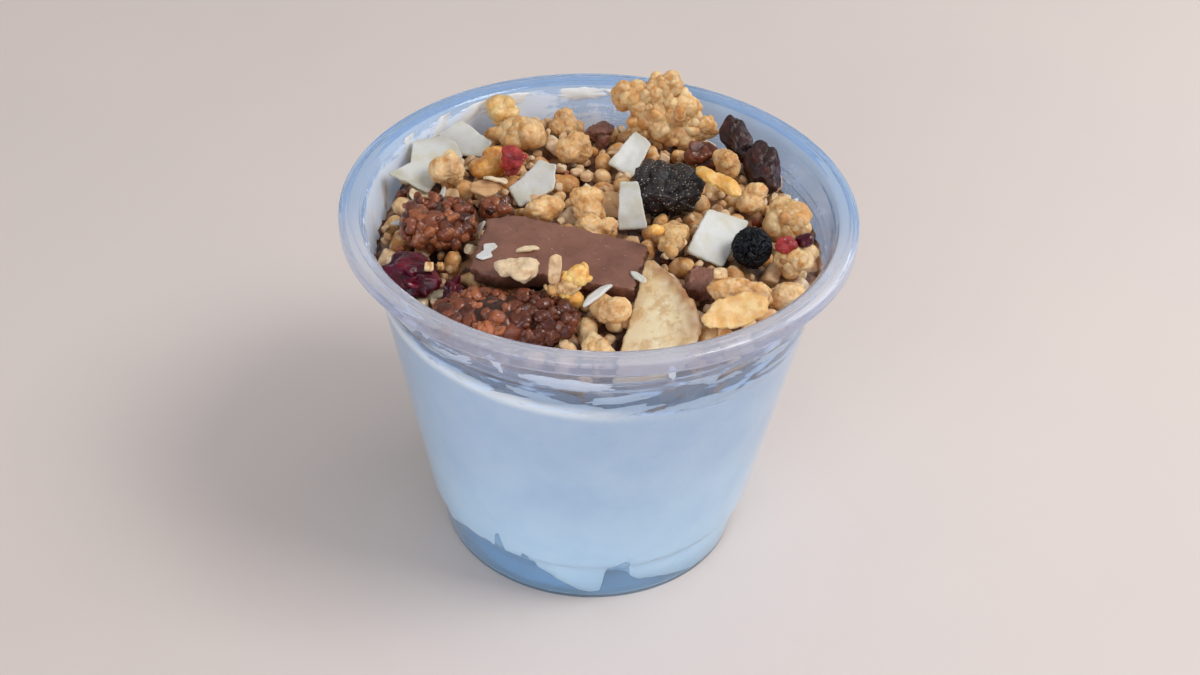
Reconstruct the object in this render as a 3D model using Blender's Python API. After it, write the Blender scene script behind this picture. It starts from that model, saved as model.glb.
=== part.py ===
"""A clear plastic tumbler of yogurt under a heap of muesli with chocolate, coconut, nuts and dried fruit.

Metres, +Z up, with the origin under the middle of the foot. Lengths are written in millimetres and scaled
by MM. The shown side faces -Y.
"""

import math

import bmesh
import bpy
import numpy as np
from mathutils import Euler, Matrix, Vector
from mathutils.bvhtree import BVHTree

MM = 0.001
GAP = 0.3                   # kept between neighbouring pieces

# Tumbler: straight foot, stacking shoulder, tapered wall, rolled lip
CUP_SIDES = 44
HEIGHT = 73.0
RIM_RADIUS = 47.5           # outside of the lip
FOOT_RADIUS = 29.6
FOOT_WIDTH = 2.7            # flat ring that the cup stands on
FOOT_RISE = 1.6             # how far the floor is pushed up inside that ring
SHOULDER = 11.0             # height of the stacking shoulder
SHOULDER_RADIUS = 32.4
TAPER = 0.1818              # outward lean of the wall for each unit of height
NECK = 61.9                 # height where the upper band of the wall starts
NECK_STEP = 0.7             # how far that band stands out
WALL = 0.6
LIP_WIDTH = 4.1
LIP_DROP = 2.7              # height of the skirt that hangs from the lip

# Yogurt
FLOOR = 2.3                 # inside floor of the cup
YOGURT_SIDES = 48
YOGURT_MIDDLE = 57.0        # height of its top in the middle
TOP_SHARES = (0.93, 0.5)    # where its top has rings of points, as shares of the radius
SIDE_RINGS = (24.0, 42.0)   # heights of the plain rings on its side
# Line where its top meets the wall: angle in degrees from +X, height
YOGURT_LINE = [(-137, 57.9), (-115, 57.0), (-91, 56.7), (-78, 55.8), (-62, 54.6), (-50, 54.3),
               (-20, 55.0), (20, 56.2), (60, 57.5), (100, 58.4), (150, 58.8), (190, 58.3)]
# Its lower edge on the wall, above which it fills the cup and below which air pockets are left at the foot
YOGURT_EDGE = [(-154, 5.4), (-137, 10.4), (-130, 11.0), (-122, 15.2), (-119, 14.6), (-117, 10.4),
               (-112, 12.8), (-108, 8.0), (-101, 5.2), (-92, 2.6), (-84, 2.0), (-81, 10.2), (-75, 12.1),
               (-69, 5.0), (-60, 3.6), (-46, 1.3), (-30, 1.3)]
HIDDEN_POCKETS = 6          # on the far side, spread evenly, each with a height drawn between these two
POCKET_HEIGHT = (3.0, 9.5)

# Heap of muesli
HEAP_SIDES = 36
HEAP_EDGE = 63.0            # height of its core close to the wall, and how much higher the middle is
HEAP_RISE = 4.5
HEAP_RADIUS = 42.0
CORE_SIDE = 39.5            # radius where its side is cut down to the dome
CORE_RINGS = (38.6, 33.0, 26.0, 18.0, 9.0)
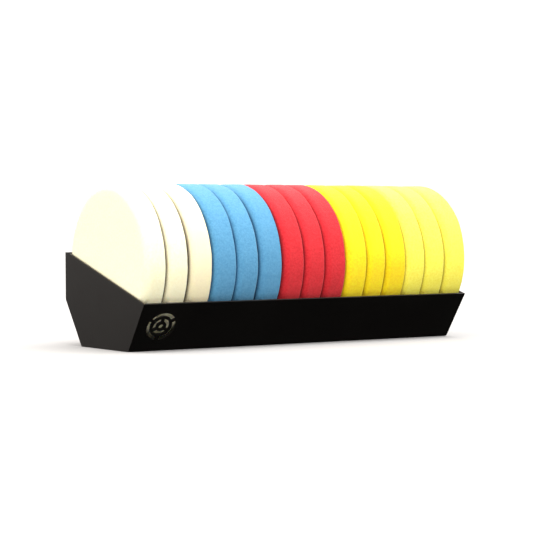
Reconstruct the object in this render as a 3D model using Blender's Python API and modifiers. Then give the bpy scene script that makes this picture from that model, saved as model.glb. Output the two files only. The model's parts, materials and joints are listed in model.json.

_ _ _ _ _

▶ **Exercise brief**:
Everything from the first line of the data through the line containing "between neighbouring pieces" should be echoed exactly. Add nothing.

▶ **The output**:
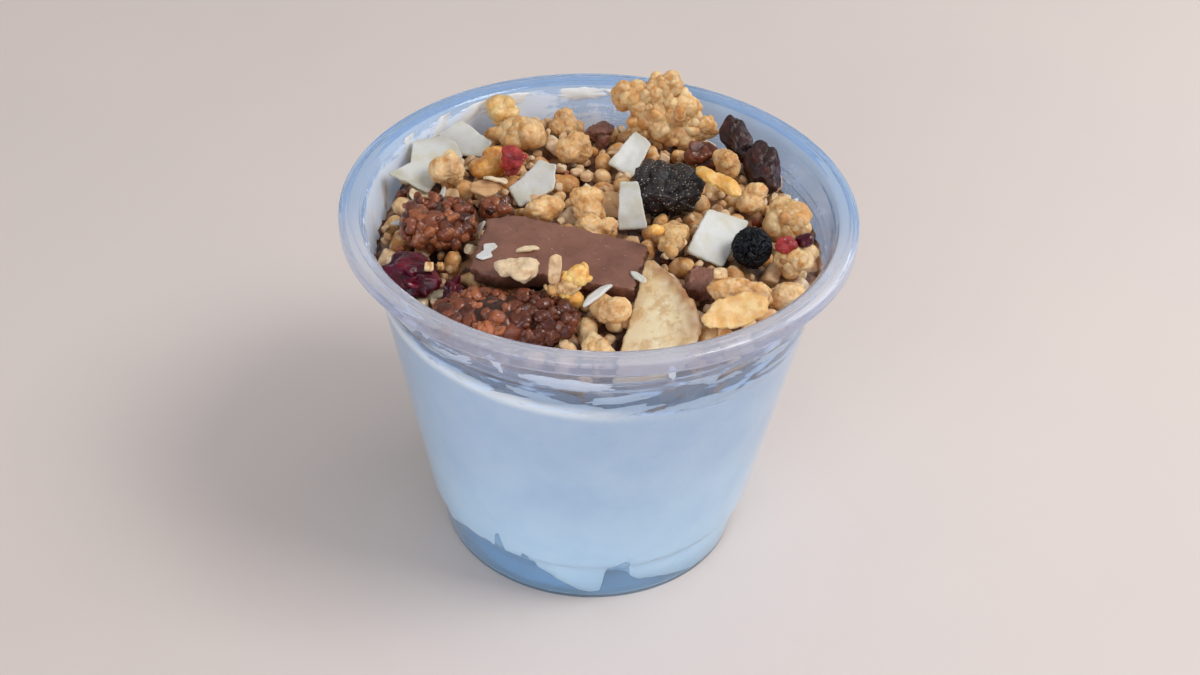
Reconstruct the object in this render as a 3D model using Blender's Python API. After it, write the Blender scene script behind this picture. It starts from that model, saved as model.glb.
=== part.py ===
"""A clear plastic tumbler of yogurt under a heap of muesli with chocolate, coconut, nuts and dried fruit.

Metres, +Z up, with the origin under the middle of the foot. Lengths are written in millimetres and scaled
by MM. The shown side faces -Y.
"""

import math

import bmesh
import bpy
import numpy as np
from mathutils import Euler, Matrix, Vector
from mathutils.bvhtree import BVHTree

MM = 0.001
GAP = 0.3                   # kept between neighbouring pieces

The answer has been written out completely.